▶ Supplied material:
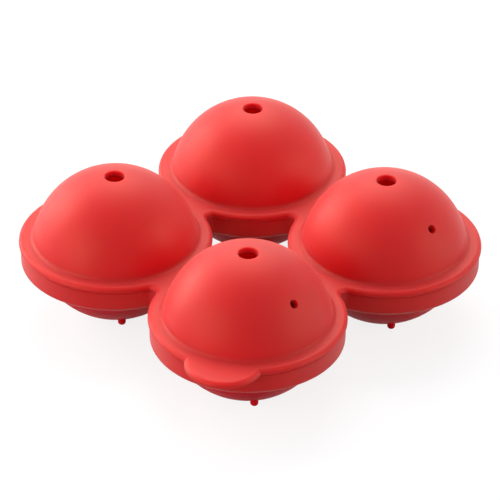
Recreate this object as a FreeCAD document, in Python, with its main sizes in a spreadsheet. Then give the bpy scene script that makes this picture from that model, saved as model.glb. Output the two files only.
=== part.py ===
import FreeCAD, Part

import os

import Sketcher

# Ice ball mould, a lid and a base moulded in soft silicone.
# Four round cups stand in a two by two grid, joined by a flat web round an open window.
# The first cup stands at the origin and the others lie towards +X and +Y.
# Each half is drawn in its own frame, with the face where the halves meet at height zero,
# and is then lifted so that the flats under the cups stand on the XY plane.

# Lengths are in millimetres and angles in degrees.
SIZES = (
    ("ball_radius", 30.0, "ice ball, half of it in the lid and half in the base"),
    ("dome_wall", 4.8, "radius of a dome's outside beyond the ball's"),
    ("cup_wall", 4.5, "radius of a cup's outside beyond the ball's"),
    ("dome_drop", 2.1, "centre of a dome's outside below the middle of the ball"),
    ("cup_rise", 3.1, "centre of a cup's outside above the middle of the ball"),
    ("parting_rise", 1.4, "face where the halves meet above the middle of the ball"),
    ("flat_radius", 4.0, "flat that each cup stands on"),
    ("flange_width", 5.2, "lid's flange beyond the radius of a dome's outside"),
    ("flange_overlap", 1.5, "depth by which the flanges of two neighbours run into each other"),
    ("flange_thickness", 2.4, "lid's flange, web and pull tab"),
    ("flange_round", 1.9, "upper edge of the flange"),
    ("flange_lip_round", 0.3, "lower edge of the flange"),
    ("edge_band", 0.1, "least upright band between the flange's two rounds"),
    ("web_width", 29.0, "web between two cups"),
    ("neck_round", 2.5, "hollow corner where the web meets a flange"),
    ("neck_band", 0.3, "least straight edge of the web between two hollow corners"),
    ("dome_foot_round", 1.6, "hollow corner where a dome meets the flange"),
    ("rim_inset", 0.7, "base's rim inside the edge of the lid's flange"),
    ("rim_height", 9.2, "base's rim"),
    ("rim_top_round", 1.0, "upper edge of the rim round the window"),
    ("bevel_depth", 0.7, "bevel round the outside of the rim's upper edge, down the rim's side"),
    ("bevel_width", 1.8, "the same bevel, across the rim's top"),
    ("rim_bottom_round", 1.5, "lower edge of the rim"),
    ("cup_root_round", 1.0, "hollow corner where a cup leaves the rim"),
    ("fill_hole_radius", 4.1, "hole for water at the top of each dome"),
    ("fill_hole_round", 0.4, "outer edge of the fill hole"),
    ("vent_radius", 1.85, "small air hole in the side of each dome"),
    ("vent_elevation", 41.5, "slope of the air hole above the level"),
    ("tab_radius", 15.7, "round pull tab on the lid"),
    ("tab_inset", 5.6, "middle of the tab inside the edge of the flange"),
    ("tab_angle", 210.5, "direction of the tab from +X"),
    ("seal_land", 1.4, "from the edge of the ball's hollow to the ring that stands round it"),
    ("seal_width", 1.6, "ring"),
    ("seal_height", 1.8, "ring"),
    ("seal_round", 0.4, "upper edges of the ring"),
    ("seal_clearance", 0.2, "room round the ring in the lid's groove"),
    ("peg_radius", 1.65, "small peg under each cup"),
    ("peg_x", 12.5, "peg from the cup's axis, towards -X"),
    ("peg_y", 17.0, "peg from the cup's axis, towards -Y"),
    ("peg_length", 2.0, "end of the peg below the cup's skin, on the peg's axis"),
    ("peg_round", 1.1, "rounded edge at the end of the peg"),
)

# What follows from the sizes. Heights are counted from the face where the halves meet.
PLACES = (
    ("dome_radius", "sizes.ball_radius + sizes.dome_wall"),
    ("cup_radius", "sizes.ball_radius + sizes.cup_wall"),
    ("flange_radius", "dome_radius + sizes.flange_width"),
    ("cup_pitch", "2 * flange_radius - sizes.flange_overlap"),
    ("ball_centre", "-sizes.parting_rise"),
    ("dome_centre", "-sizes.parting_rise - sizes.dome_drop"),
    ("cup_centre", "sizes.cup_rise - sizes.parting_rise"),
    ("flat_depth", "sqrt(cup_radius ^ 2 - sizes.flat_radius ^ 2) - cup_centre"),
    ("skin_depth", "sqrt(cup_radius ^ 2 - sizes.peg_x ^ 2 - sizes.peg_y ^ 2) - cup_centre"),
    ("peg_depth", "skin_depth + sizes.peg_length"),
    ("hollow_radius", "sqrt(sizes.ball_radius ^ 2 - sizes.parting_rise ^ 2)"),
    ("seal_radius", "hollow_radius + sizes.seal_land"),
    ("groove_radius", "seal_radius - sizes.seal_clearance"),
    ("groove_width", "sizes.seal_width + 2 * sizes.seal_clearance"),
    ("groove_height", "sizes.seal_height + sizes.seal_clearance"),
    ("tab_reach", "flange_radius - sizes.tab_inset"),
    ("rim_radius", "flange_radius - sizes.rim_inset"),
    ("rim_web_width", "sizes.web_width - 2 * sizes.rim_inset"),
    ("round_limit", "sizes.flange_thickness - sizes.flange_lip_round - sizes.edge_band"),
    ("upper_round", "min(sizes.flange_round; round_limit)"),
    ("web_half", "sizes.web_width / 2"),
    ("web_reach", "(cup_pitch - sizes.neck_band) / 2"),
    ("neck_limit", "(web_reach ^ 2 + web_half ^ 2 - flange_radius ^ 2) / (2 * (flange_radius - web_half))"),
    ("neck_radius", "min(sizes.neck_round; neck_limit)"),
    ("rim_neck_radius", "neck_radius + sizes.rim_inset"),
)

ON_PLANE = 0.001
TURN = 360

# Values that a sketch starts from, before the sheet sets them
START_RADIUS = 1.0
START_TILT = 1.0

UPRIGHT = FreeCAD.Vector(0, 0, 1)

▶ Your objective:
The required output is the exact run of lines from the beginning of the listing above to the line that contains "import Sketcher", inclusive of both.

▶ Exercise solution:
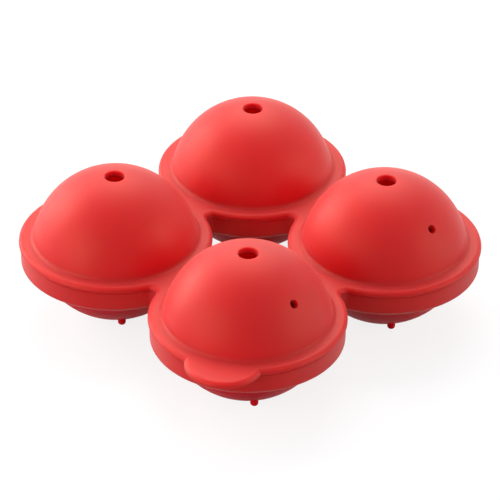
Recreate this object as a FreeCAD document, in Python, with its main sizes in a spreadsheet. Then give the bpy scene script that makes this picture from that model, saved as model.glb. Output the two files only.
=== part.py ===
import FreeCAD, Part

import os

import Sketcher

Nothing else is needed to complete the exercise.